Council members tabled action on buying a new software package for the city’s computers. City finance director Wesley Corbitt recommended buying service from emGovPower for approximately $74,000, replacing the city’s current operating software. The city has had problems with its current provider and Corbitt and other city staff said there were problems with the city’s e-mail in the past.

The new software system also would allow the city’s staff to process information much more efficiently, and Corbitt said it would improve the city’s accounting

But since the request wasn’t in the budget, Corbitt said the money for the contract would have to come from the city’s fund balance. The city has $3 million in undesignated funds.

“Where is that money going to come from?” questioned council member Reese Browher. “We continue to spend, like there’s no tomorrow. I’m worried we’re heading down a slippery slope. It seems like we rubber-stamp everything.”

City manager Michael Phillips said city department heads are not being asked to cut their budgets now. Council member Paul Wendelken warned that the city’s fund balance of $854,000 could be gone in three years and was concerned about what that could usher in.

“We’ll have property taxes in the city of Rincon,” he said, “and I’m dead set against property taxes.”

Wendelken also said the local option and special purpose local option sales taxes are running about 30 percent off their projections.

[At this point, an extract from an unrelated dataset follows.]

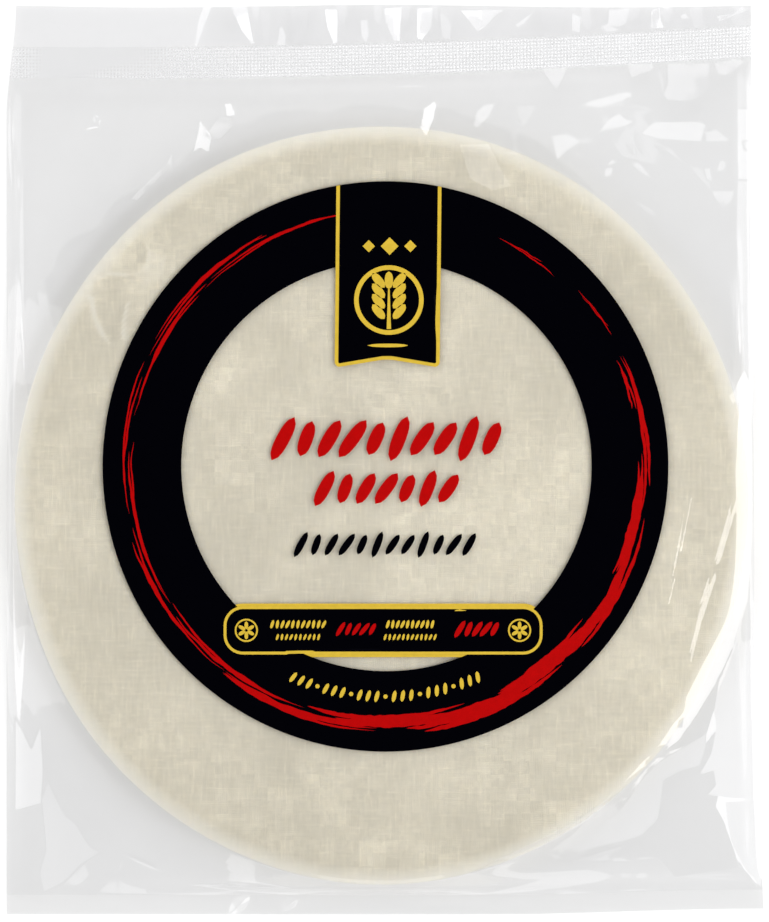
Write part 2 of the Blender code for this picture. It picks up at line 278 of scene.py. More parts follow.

“I’m afraid this recession is going to be here a while,” he said. “We need to be aware of that going into next year. We’re not increasing the fund balance.”

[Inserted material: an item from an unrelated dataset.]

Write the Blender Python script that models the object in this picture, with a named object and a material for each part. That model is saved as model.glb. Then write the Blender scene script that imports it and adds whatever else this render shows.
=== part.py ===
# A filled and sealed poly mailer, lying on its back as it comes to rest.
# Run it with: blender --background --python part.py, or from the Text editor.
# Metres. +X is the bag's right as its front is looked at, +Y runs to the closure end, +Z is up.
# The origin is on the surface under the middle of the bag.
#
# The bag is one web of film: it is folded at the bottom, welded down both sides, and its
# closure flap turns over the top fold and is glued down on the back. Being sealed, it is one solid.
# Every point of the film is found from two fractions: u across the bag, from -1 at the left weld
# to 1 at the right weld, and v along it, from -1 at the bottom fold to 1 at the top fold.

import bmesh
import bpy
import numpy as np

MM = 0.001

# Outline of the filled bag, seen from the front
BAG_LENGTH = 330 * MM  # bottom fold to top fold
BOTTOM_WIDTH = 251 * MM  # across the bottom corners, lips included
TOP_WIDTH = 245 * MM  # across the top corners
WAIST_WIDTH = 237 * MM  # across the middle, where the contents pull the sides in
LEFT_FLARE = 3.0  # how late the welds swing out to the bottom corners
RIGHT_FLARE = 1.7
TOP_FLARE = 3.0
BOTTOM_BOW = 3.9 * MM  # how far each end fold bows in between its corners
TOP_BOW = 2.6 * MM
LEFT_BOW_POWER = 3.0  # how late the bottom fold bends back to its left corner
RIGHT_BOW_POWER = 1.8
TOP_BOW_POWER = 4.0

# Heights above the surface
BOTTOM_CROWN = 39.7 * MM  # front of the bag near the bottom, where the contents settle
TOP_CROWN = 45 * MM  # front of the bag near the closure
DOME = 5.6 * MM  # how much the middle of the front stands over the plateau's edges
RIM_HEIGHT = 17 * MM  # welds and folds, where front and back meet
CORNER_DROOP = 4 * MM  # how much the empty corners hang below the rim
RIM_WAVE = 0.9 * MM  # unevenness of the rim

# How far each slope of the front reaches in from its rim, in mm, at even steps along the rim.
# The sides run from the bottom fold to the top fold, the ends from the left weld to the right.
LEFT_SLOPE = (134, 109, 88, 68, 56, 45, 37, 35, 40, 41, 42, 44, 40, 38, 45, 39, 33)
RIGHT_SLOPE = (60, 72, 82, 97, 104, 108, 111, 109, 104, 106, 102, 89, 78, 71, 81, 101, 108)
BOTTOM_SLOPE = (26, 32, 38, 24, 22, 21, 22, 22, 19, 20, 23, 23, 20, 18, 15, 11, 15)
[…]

Corbitt said the city will not have a shortfall in revenues for the fiscal year and the city had $109,000 more in revenues over expenditures in 2009.

Council member Ann Daniel, who offered a motion to approve the contract that died for lack of a second, said the city’s employees have to be given the necessary tools to do their jobs more efficiently.

“The tools they have now create a labor-intensive environment,” she said. “A computer system will catch so much more. I think you have to give someone the right tools.”

Browher said council members were told the city’s current operating system “was the best thing since sliced bread” when the city entered into a contract with Harris in 2006.

“It was state of the art. And so was the one before it,” added Wendelken.

Browher also said he was skeptical the proposed system would catch every error made in the city’s transactions.

“I agree people need the tools to do their jobs,” he said. “But sometimes you have to work with the tools you have.

“Tonight is a watershed night for me,” Browher added. “At some point, we have to make a stand and not rubber-stamp.”

City clerk Wanda Hendrix said Harris was supposed to put in a system that would allow residents to pay their water bills online.

“It never got implemented,”she said.

Corbitt said the new system also would allow the city to track its transactions and the city would lose money in the future if it continues with its current operating system. He also said the city’s reconciliation of its billings “is a real issue right now.”

“It’s deplorable we can’t have communication across the city,” council member Levi Scott said of the Harris system. “Like Reese, I hate to spend money right now. But Harris needs to go.”

But Scott also offered a caution that further spending could put the city in treacherous financial position. Scott pointed out other governments have laid off employees.

“If we’re not careful, that’s where we’re headed,” he said.

Mayor Ken Lee said he would like to see each spending item properly budgeted but acknowledged that wasn’t always realistic.

“There are going to be situations and times where we need to spend money that’s not budgeted,” he said.